In Modern Times,—a book that all of you ought to read, a history of the modern world—Paul Johnson records this conversation in the White House two days after the Russians had launched the first man into space:

“Is there any place where we can catch them? What can we do? Can we go around the Moon before them? Can we put a man on the Moon before them?…Can we leapfrog? If somebody can just tell me how to catch up! Let’s find somebody, anybody. I don’t care if it’s the janitor over there, if he knows how.” [p. 629]

Later he said to V.P. Johnson, “Is there any other space programme which promises dramatic results in which we could win?” A few weeks later the Apollo program was announced. We went to the moon to show up the Russians! Now, that was a wonderful achievement, but the motive that lay behind it, the reason the program was begun at all, was pride and a hungering for political prestige. So it is in human life everywhere all the time—the motives lying behind human deeds are often corrupt even when the deeds themselves are not unworthy. But those motives can be powerful and can even lead a person to pray, a religious person to pray often and an irreligious person to pray when he finds himself in a foxhole with bullets whizzing about his head.

But here is the searching demand of biblical holiness—for any act, any word, even any thought to be good, the goodness must go down all the way to the motives.

“Search me O God and know my heart, try me, and know my thoughts. See if there be any wicked way in me, and lead me in the way everlasting.”
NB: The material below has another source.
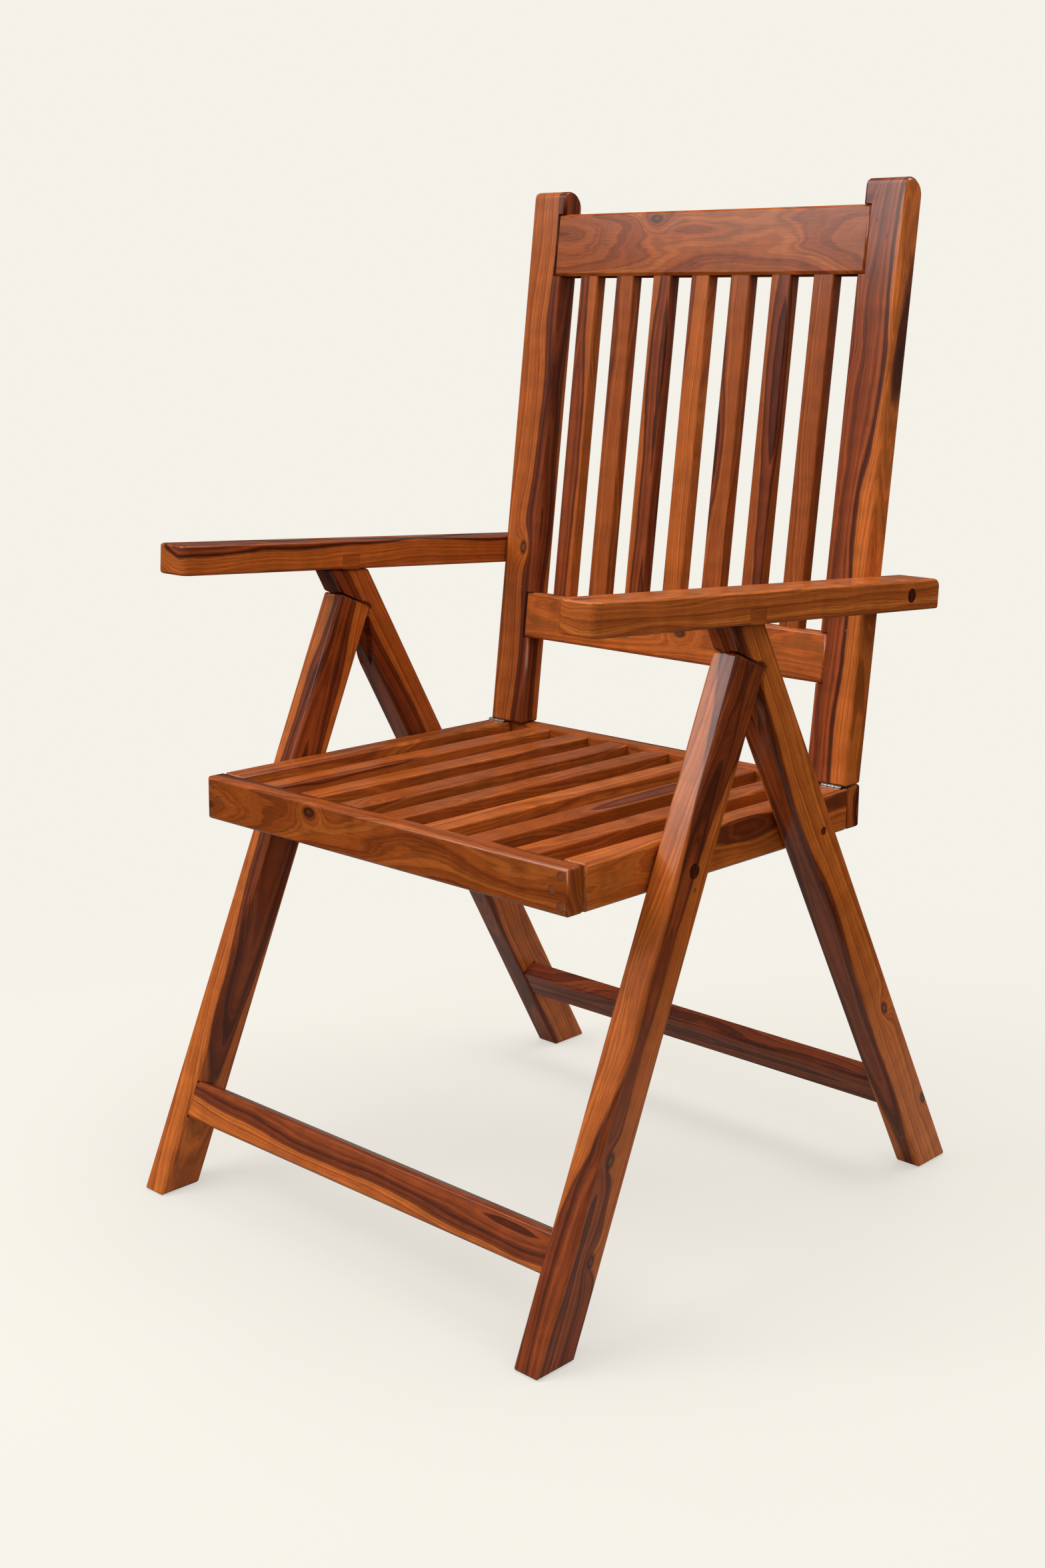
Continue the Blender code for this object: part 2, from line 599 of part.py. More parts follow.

There is a man who knows that to be holy he must be holy down in the secret springs of his life. In a way it is not too much to say that “motives” are the true meaning and the true glory of human life. The stars and the moon move and serve useful purposes but they have no motives. The birds and the animals live and move and have their being, they have instincts and drives, but they do not have motives, purposes that can be measured morally and ethically. Only man can enter into his Master’s mind and understand the rights and wrongs of behavior and can act either with one purpose or another, choose to do something, to be something, for one reason or for another.
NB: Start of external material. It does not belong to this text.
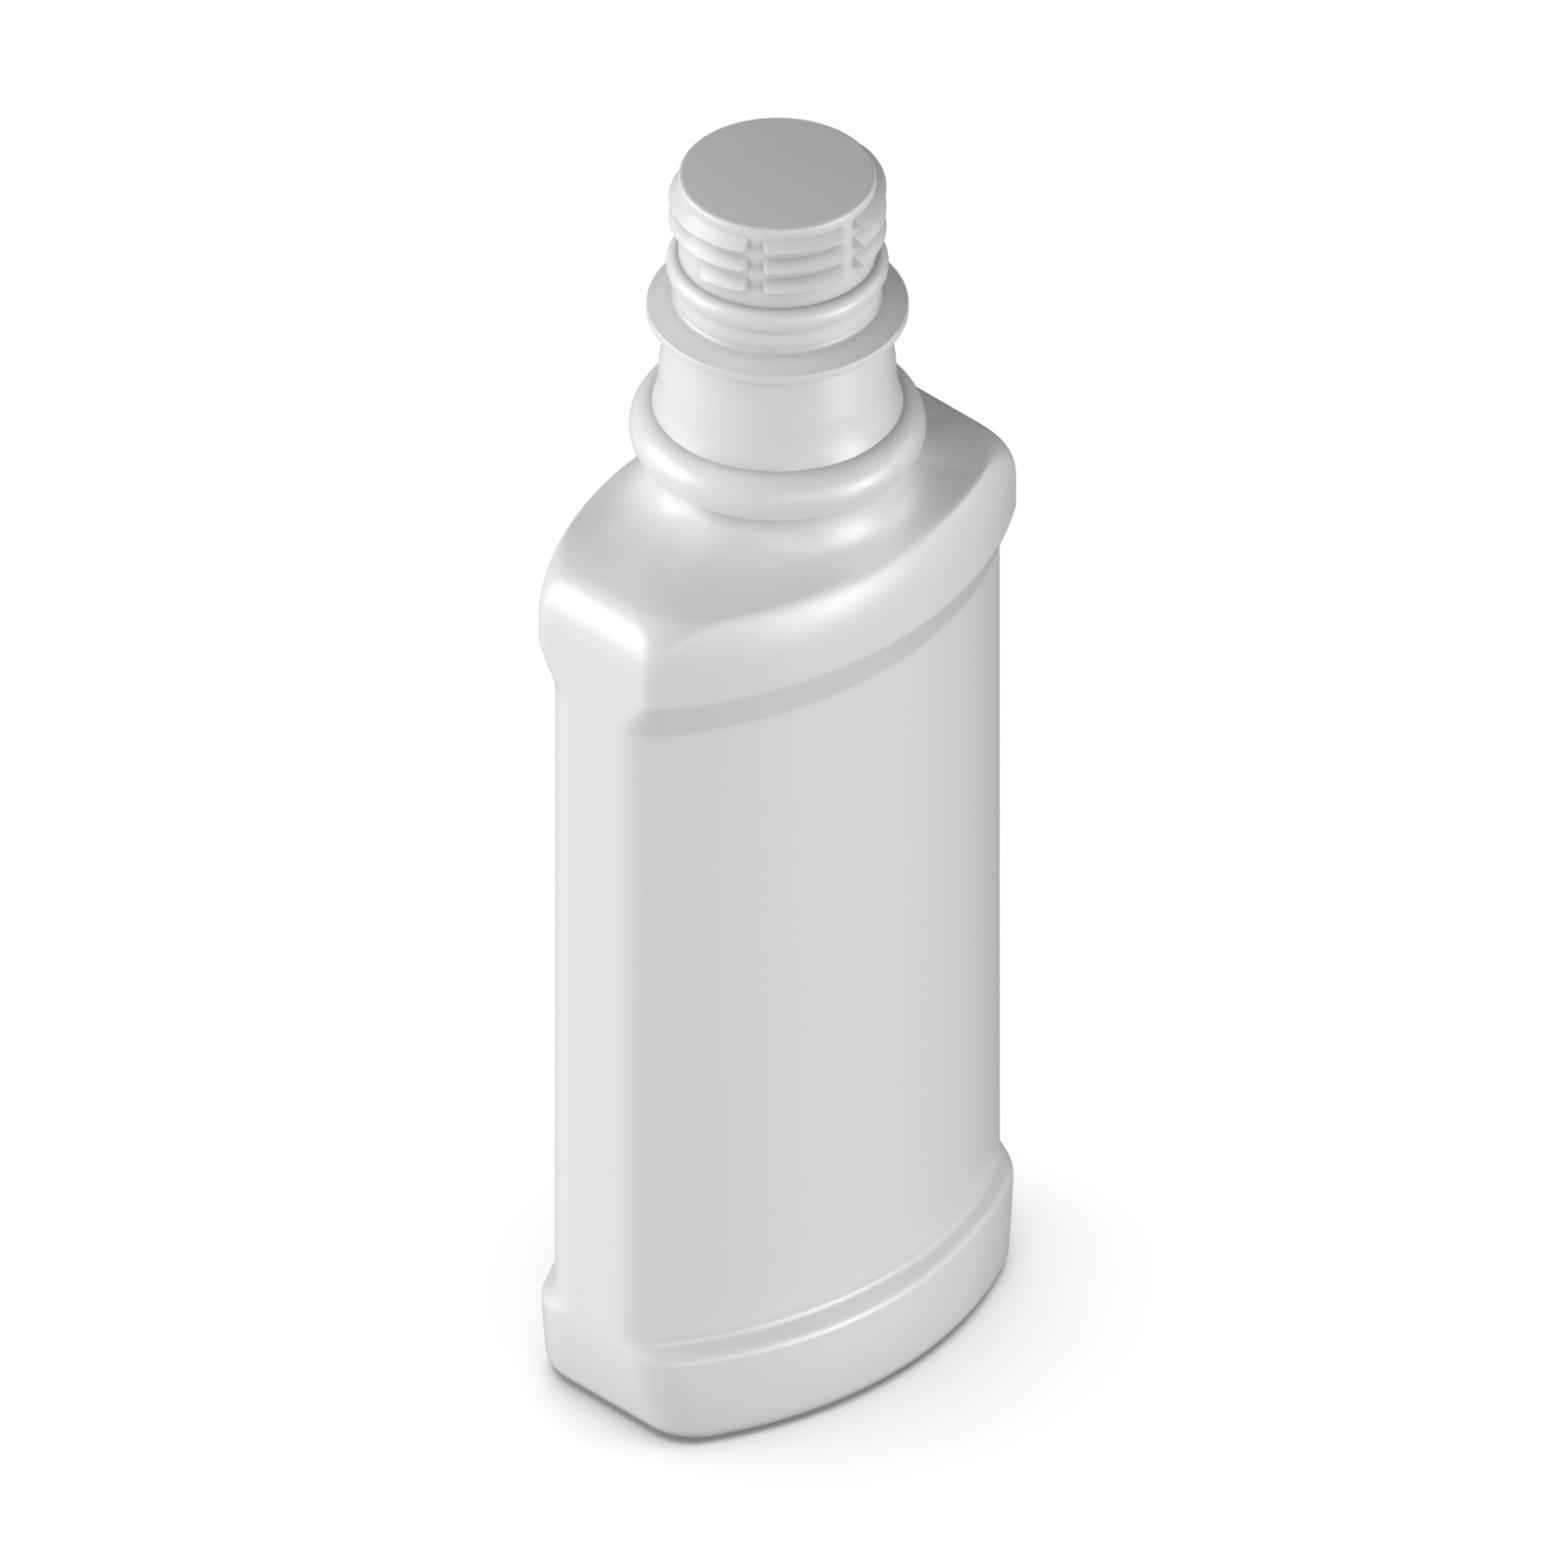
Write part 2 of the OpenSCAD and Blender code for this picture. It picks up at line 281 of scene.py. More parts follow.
def ledgeRings():
    # rounded top of the base, a straight slope, and a soft crease where the panel starts
    wallTop = body["baseHeight"] - body["ledgeHeight"]
    bulge = body["ledgeRound"]
    profile = []
    for t in steps(8, 1):
        angle = math.radians(body["ledgeTurn"]) * t
        profile.append((bulge * (1 - math.cos(angle)), wallTop + bulge * math.sin(angle)))
    crease = (body["recess"], body["baseHeight"])
    last = profile[-1]
    for t in steps(3, 1)[:-1]:
        profile.append([a + (b - a) * t * body["ledgeStraight"] for a, b in zip(last, crease)])
    bend = [profile[-1], crease, (crease[0], crease[1] + body["creaseSoft"])]
    profile += [quadratic(bend, t) for t in steps(5, 1)]
    rings = []
    for inset, height in profile:
        corner = body["baseCorner"] + (body["panelCorner"] - body["baseCorner"]) * inset / body["recess"]
        rings.append(bodyRing(tuckAt(height), inset, corner, height))
    return rings


def slopeRings():
    # slope from the recessed panel out to the upright band, softened at both ends
    low = (body["recess"], panelTop)
    high = (0.0, bandLow)
    length = math.dist(low, high)
    along = [(h - l) / length for l, h in zip(low, high)]
    soft = body["softEdge"]
    lowBend = [(low[0], low[1] - soft), low, (low[0] + along[0] * soft, low[1] + along[1] * soft)]
    highBend = [(high[0] - along[0] * soft, high[1] - along[1] * soft), high, (high[0], high[1] + soft)]
    profile = [quadratic(lowBend, t) for t in steps(6)] + [quadratic(highBend, t) for t in steps(6)]
    rings = []
    for inset, height in profile + [(0.0, bandTop)]:
        corner = body["bandCorner"] + (body["panelCorner"] - body["bandCorner"]) * inset / body["recess"]
        rings.append(bodyRing(0, inset, corner, height))
    return rings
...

Now we cannot see the motives of another person, though we can sometimes discern them. We can’t even see our own, most of the time, at least not completely and accurately. C.S. Lewis wisely wrote:

“Humans are very seldom either totally sincere or totally hypo-critical. Their moods change, their motives are mixed, and they are often themselves quite mistaken as to what their motives are.” [Letters to an American Lady, p. 97]
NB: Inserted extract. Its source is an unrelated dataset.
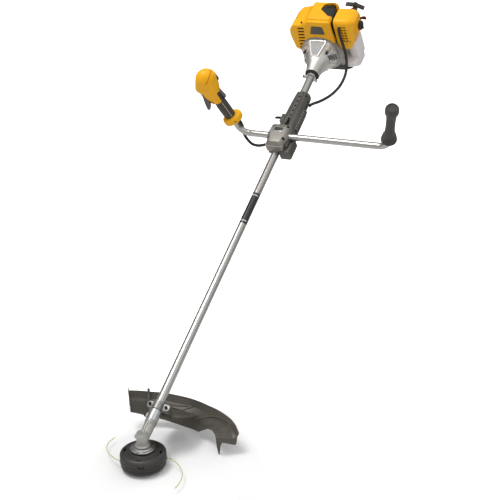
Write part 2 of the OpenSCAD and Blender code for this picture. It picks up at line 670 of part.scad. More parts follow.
module rod_profile() {
    translate([0, 0, throw]) rod_y(8, 9);
    translate([0, 0, pin_h]) rod_y(7, 9);
    block([-3.5, 1, throw + 5], [3.5, 8, pin_h - 4]);
}
module connecting_rod() color(steel) engine(rod_plane - 4.5) {
    difference() {
        rod_profile();
        translate([0, -1, throw]) rod_y(5.5, 12);
        translate([0, -1, pin_h]) rod_y(4, 12);
    }
    translate([0, 4.5 - 17.5, pin_h]) rod_y(4 - fit_gap, 35);
}

module spark_plug() color([0.9, 0.9, 0.88]) on_plug() {
    translate([0, 0, -2]) cylinder(r = 5, h = 19);
    translate([0, 0, 16.05]) cylinder(r = 10, h = 8, $fn = 6);
    translate([0, 0, 24]) cylinder(r = 5, h = 22);
}
module plug_boot() color(black) on_plug() difference() {
    union() {
        translate([0, 0, 26]) cylinder(r = 10, h = 26);
        translate([0, 0, 48]) linear_extrude(7)
            polygon([[-10, -10], [-4, -16], [24, -42], [38, -34], [36, 6], [24, 24], [-6, 12]]);
    }
    translate([0, 0, 20]) cylinder(r = 5.02, h = 26.1);
}

// ============================= engine: exhaust, intake, covers =============================
module muffler() color([0.35, 0.33, 0.31]) engine(rod_plane) {
    difference() {
        hull() {
            block([-84, -30, 28], [-50, 30, 100]);
            block([-88, -24, 34], [-50, 24, 94]);
        }
        block([-80, -26, 34], [-53, 26, 94]);
        translate([-60, 0, 59]) rod_x(8, 30);
        translate([-70, -40, 50]) rod_y(4, 20);
    }
    translate([-50.1, 0, 0]) difference() {
        block([0, -20, 44], [10, 20, 74]);
        translate([-5, 0, 59]) rod_x(8, 30);
    }
}
module carburettor() color(cast) engine(rod_plane) {
    difference() {
        union() {
            block([40.1, -18, 40], [50, 18, 74]);
            block([50, -17, 38], [78, 17, 76]);
            translate([64, 0, 76]) cylinder(r = 9, h = 5);
        }
        translate([30, 0, 57]) rod_x(8, 60);
        translate([64, 0, 70]) cylinder(r = 3, h = 20);
        translate([70, 20, 46]) rotate([90, 0, 0]) cylinder(r = 7, h = 8);
    }
}
lever_at = [64, 0, 81.2];
module throttle_lever() color(steel) engine(rod_plane) translate(lever_at) {
    difference() {
        union() {
            cylinder(r = 5, h = 3);
            block([-3, -14, 0], [3, 0, 3]);
        }
        translate([0, -11, -1]) cylinder(r = 1.2, h = 5);
    }
    translate([0, 0, -10]) cylinder(r = 3 - fit_gap, h = 12);
}
choke_at = [92, 214, 64];
module choke_lever() color([0.5, 0.12, 0.08]) engine(0) translate(choke_at) {
    translate([0, -6, 0]) rod_y(3 - fit_gap, 10);
    slab_y([[-6, -5], [4, -6], [40, 4], [52, 2], [55, 10], [48, 16], [36, 12], [-3, 4.5]], 4);
}
primer_at = [70, 197, 46];
module primer_bulb() color([0.75, 0.72, 0.68]) engine(0) translate(primer_at)
    turned_y([[0, 0.2], [6.5, 0.2], [6.5, 3], [5.5, 7], [3, 9.5], [0, 10]]);

knob_w = 80;
module air_filter() color([0.25, 0.24, 0.22]) engine(0) difference() {
    block([78.2, 132, 22], [104, 203, 111]);
    translate([70, rod_plane, 57]) rod_x(9, 20);
    translate([70, 171, knob_w]) rod_x(4, 60);
}
cover_out = [[120, 6], [208, 6], [212, 20], [212, 112], [198, 131], [132, 138], [122, 130],
    [118, 60]];
cover_in = [[122, 8.5], [206, 8.5], [209.5, 22], [209.5, 111], [196.5, 128.3], [132.5, 135.4],
    [124.5, 128.5], [120.5, 60]];
module fan_room(gap) translate([0, 90, 0]) rod_y(fan_r + gap, 49.5 + gap);
module air_cover() color(yellow) engine(0) difference() {
    intersection() {
        translate([66, 0, 0]) slab_x(cover_out, 74);
        slab_y([[66, 0], [120, 0], [134, 14], [138, 60], [136, 120], [124, 140], [66, 150]], 240);
    }
    intersection() {
        translate([65, 0, 0]) slab_x(cover_in, 74);
        slab_y([[65, 8], [118, 8], [131, 16], [135, 60], [133, 118], [122, 136], [65, 146]], 240);
    }
    translate([120, 171, knob_w]) rod_x(4.2, 40);
    translate([84, 110, 109]) rod_y(5.5, 20);
    for (i = [0:6]) translate([88, 110, 26 + 9 * i]) cube([18, 20, 4]);
    translate([84, 205, 52]) cube([60, 12, 26]);
    fan_room(0.6);
}
module cover_knob() color(black) engine(171) translate([0, 0, knob_w]) {
    translate([138.1, 0, 0]) rod_x(16, 8.4);
    translate([146, -14, -2.5]) cube([5, 28, 5]);
    translate([95, 0, 0]) rod_x(4 - fit_gap, 44);
}

shroud_out = [[-62, 0], [62, 20], [63.5, 130], [58, 146], [-30, 148], [-80, 138], [-98, 112],
    [-102, 84], [-92, 20], [-78, 2]];
shroud_side_out = [[107, -4], [216, -4], [216, 126], [206, 150], [130, 150], [107, 134]];
module shroud_body() intersection() {
    translate([0, 100, 0]) slab_y(shroud_out, 130);
    translate([-130, 0, 0]) slab_x(shroud_side_out, 260);
}
module main_shroud() color(yellow) engine(0) difference() {
    shroud_body();
    translate([-1, 161, 71]) scale(0.955) translate([0, -161, -71]) shroud_body();
    block([-110, 90, -10], [60, 230, 4]);
    block([58, 100, -10], [70, 230, 146]);
    fan_room(0.6);
    block([-74, 110.5, -10], [70, 230, 24]);
    block([8, 130, 120], [70, 208, 180]);
    block([-40, 204, 0], [58, 230, 76]);
    for (i = [0:7]) translate([mix(-65, -76, i / 7), 100, mix(110, 18, i / 7)]) cube([20, 14, 4.5]);
}

// ============================== engine: tank, stand, starter ==============================
cap_at = [-90, 170, -74];
module fuel_tank() color([0.90, 0.89, 0.86, 0.8]) engine(0) difference() {
    union() {
        intersection() {
            translate([-92, 0, 0]) slab_x([[158, -104], [204, -104], [214, -92], [214, -58],
                [206, -50], [120, -50], [112, -58], [112, -66]], 210);
            slab_y([[-90, -60], [-82, -50], [106, -50], [114, -60], [109, -92], [94, -104],
                [-70, -104], [-88, -92]], 260);
        }
        block([82, 150, -56], [111, 212, 3]);
        translate([cap_at.x - 5, cap_at.y, cap_at.z]) rod_x(15, 10);
    }
    difference() {
        union() {
            translate([-86, 0, 0]) slab_x([[160, -100], [208, -100], [208, -55], [122, -55],
                [116, -60], [116, -64]], 190);
            block([86, 154, -60], [107, 208, -1]);
        }
        fan_room(3.4);
    }
    fan_room(0.4);
    translate([cap_at.x - 6, cap_at.y, cap_at.z]) rod_x(12, 20);
}
module fuel_cap() color(black) engine(0) translate(cap_at) {
    difference() {
        translate([-16, 0, 0]) rod_x(19, 15);
        translate([-6, 0, 0]) rod_x(15 + 2 * fit_gap, 10);
    }
    translate([-8, 0, 0]) rod_x(12 - fit_gap, 12);
}
module tank_stand() color(black) engine(0) difference() {
    tank_skid();
    fan_room(0.3);
}
module tank_skid() {
    translate([-14, 0, 0]) slab_x([[103, -52], [109, -58], [109, -70], [156, -107], [210, -107],
        [206, -112], [153, -112], [103, -72]], 92);
}

starter_d = 216.2;
rope_turn = 15;
guide_at = [106, 0, 100];
module starter_housing() color(dark) engine(0) {
    translate([0, starter_d + 21, 0]) rod_y(4, 11);
    starter_casing();
}
module starter_casing() difference() {
    union() {
        translate([0, starter_d, 0]) rod_y(66, 34);
        translate([0, starter_d, 0]) hull() {
            translate([guide_at.x, 0, guide_at.z]) rod_y(8, 20);
            translate([27, 0, 33]) rod_y(20, 20);
        }
    }
    translate([0, starter_d - 1, 0]) rod_y(62, 32);
    translate([0, starter_d + 2, 0]) hull() {
        translate([guide_at.x - 4, 0, guide_at.z - 4]) rod_y(4, 15);
        translate([27, 0, 33]) rod_y(16, 15);
    }
    translate([0, starter_d + 10, 0]) translate([guide_at.x, 0, guide_at.z - 4])
        rotate([0, rope_turn, 0]) cylinder(r = 3, h = 30);
    for (i = [0:11]) rotate([0, i * 30, 0]) block([32, starter_d + 30, -2.5], [54, starter_d + 50, 2.5]);
}
module starter_pulley() color(black) engine(starter_d + 12) difference() {
    turned_y([[0, 16], [0, 6], [10, 6], [10, 0], [34, 0], [34, 3], [22, 4.5], [22, 9], [34, 10.5],
        [34, 14], [8, 14], [8, 16]]);
    for (s = [-1, 1]) translate([s * 24, -1, 0]) rod_y(3, 5);
    translate([0, 8.5, 0]) rod_y(4 + fit_gap, 10);
}
rope_r = 1.8;
pull_r = 110;
pull_arc = 41;
module on_rope() engine(starter_d + 10) translate([guide_at.x, 0, guide_at.z])
    rotate([0, rope_turn, 0]) children();
module starter_rope() color([0.85, 0.85, 0.85]) on_rope()
    translate([0, 0, -2]) cylinder(r = rope_r, h = 13.9);
module starter_handle() color(black) on_rope() {
    translate([0, 0, 12]) cylinder(r1 = 6, r2 = 9, h = 10);
    translate([0, 0, 25 - pull_r]) rotate([90, 0, 0]) rotate([0, 0, 90 - pull_arc / 2])
        rotate_extrude(angle = pull_arc) translate([pull_r - 8, -8]) square([8, 16]);
}

head_base();
head_cover();
trimmer_line();
spool();
bump_knob();
head_spring();
flange_disc();
output_gear();
gear_case();
shaft_bearings();
pinion();
drive_shaft();
shaft_tube();
guard_bracket();
guard();
line_knife();
hip_pad_upper();
hip_pad_lower();
harness_eye();
clamp_body();
clamp_cap();
handlebar();
left_grip();
throttle_shell_front();
throttle_shell_rear();
grip_insert();
trigger();
lockout_lever();
stop_switch();
throttle_cable();
socket_screws();
vibration_ring();
clamp_collar();
clutch_housing();
clutch_drum();
clutch_shoes();
flywheel();
crankshaft();
crankcase();
finned_cylinder();
piston();
connecting_rod();
spark_plug();
plug_boot();
muffler();
carburettor();
throttle_lever();
choke_lever();
primer_bulb();
air_filter();
air_cover();
cover_knob();
main_shroud();
fuel_tank();
fuel_cap();
tank_stand();
starter_housing();
starter_pulley();
starter_rope();
starter_handle();
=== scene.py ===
"""Looks of a petrol string trimmer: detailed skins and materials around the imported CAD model."""
import json
import math

import bmesh
import bpy
from mathutils import Matrix, Vector


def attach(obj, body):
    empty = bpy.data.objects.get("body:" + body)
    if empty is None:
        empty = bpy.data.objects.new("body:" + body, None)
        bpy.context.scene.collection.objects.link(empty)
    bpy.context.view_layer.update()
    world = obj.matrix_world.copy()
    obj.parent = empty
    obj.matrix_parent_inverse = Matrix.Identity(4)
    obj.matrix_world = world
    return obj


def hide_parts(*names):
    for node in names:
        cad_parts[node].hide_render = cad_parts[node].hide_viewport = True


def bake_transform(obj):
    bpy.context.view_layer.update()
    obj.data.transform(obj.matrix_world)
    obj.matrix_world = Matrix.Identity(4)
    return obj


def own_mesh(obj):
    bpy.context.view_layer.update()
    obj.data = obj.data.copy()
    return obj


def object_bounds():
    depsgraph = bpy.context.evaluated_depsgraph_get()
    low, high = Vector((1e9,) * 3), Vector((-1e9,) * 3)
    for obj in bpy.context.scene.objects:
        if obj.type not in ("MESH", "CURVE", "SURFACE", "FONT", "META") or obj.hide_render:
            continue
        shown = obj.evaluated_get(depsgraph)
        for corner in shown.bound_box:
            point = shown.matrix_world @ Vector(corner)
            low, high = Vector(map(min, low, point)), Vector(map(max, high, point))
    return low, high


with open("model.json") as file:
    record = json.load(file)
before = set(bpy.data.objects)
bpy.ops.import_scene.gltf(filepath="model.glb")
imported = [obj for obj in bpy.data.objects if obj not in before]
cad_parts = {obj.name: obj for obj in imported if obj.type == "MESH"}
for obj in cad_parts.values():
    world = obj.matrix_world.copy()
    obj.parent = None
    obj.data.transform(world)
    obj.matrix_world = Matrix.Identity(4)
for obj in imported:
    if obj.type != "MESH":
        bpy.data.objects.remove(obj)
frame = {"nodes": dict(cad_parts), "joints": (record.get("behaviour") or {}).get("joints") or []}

CAD_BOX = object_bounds()
MM = 0.001
X, Y, Z = Vector((1, 0, 0)), Vector((0, 1, 0)), Vector((0, 0, 1))
JOINT = {j["name"]: j for j in frame["joints"]}

# Sizes in millimetres, as in the CAD source
ENGINE_T = 1421
BAR_T = 1110
BAR_RISE = 25
BAR_R = 11
BEND_R = 40
LEAN = math.radians(14)
TUBE_R = 13
APEX_H = 84
STRAIGHT_RIGHT, STRAIGHT_LEFT = 107, 348
UPRIGHT_RIGHT, UPRIGHT_LEFT = 176, 150
THROTTLE_TURN = math.radians(26)
EYELET_TURN = math.radians(30)

# =============================== places ===============================
APEX = Vector(JOINT["drive_spin"]["pos_m"])
UP_SHAFT = Vector(JOINT["drive_spin"]["axis"])
OFF_SHAFT = X.cross(UP_SHAFT)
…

But that does not mean that the Lord cannot and we cannot discern a difference between true and false motives, however imperfect our motives may be. We never do an entirely sinless thing, but that does not mean that Chris-tians cannot live righteous and obedient lives, as the entire Scripture arms. Perfection and genuineness are not the same thing in the spiritual life.

And that is of very great importance because, as I said, God looks upon the heart.

For I am ware it is the seed of act

God holds appraising in his hollow palm;

Not act grown great thence as the world believes,

Leafage and branchage vulgar eyes admire.

God judges our acts as wholes, motives, attitudes, manner, and behavior itself as all one entire thing, for that is how he made us and that is what righteousness or sin is to him. And the holier a man or woman becomes, the more painful and the more important this fact becomes. While others admire him or her for all the behavior, the faithfulness, the kindness, the reverence, the honesty, the discipline, the hard work that can be seen, he or she sees more and more clearly down into that mixture of motives and those base and unworthy motives that cling to so much of what is done.

It was just such a man, William Beveridge, who wrote of himself,

“I cannot pray but I sin: I cannot hear or preach a sermon, but I sin: I cannot give an alms or receive the sacrament, but I sin: nay, I cannot so much as confess my sins, but my confessions are still aggravations of them. My repentance needs to be repented of, my tears want washing, and the very washing of my tears needs still to be washed over again in the blood of my Redeemer.”

But, then, what of us when we come to pray. Are our motives, when we bow before God to beg a blessing from him, are our motives right and pure before the God who looks upon the heart? When we bow down and call out, “Holy Father,” do we love that holiness in our deepest hearts and therefore seek it for ourselves by might and main? When we pray for our daily bread, are we seeking only that provision of life that is necessary that we might worship and serve our God, or do we long to make our home in this world and to enjoy its pleasures even at the expense of the will of God? And, above all, when we confess our sins to him in prayer and seek his forgiveness, do we do so fully committed to never committing that sin again, or do we confess, if the truth be told, while laying plans for our next transgression?

Well, every Christian must admit that his motives are far too mixed. That much as he wants all and only that which God wants for him and in him, there is also in, under, around, and through those pure and holy motives those that are impure and unworthy, selfish and carnal.

But, here is the paradox. The Christian who sees most clearly the necessity of right motives, who mourns most deeply the impurity of his own motives when he comes to pray, is the Christian who will pray with right motives, or what the Bible calls right motives | not perfect, no doubt still sinfully mixed | but right and holy nonetheless. That Christian will also often be found in his prayers asking that he might pray with purer motives and live with purer motives, because he knows that God looks upon the heart, and he wants to honor and please his God, who has been so gracious and so forgiving to an ill-motivated hypocrite like himself!

Here again we are before the reflex blessing and effect of prayer. We bow down before God, and, if we are serious in our prayer, we come face to face, we cannot help but come face to face with our motives, and in that encounter, painful and shameful as it must so often be, true godliness and holiness are born!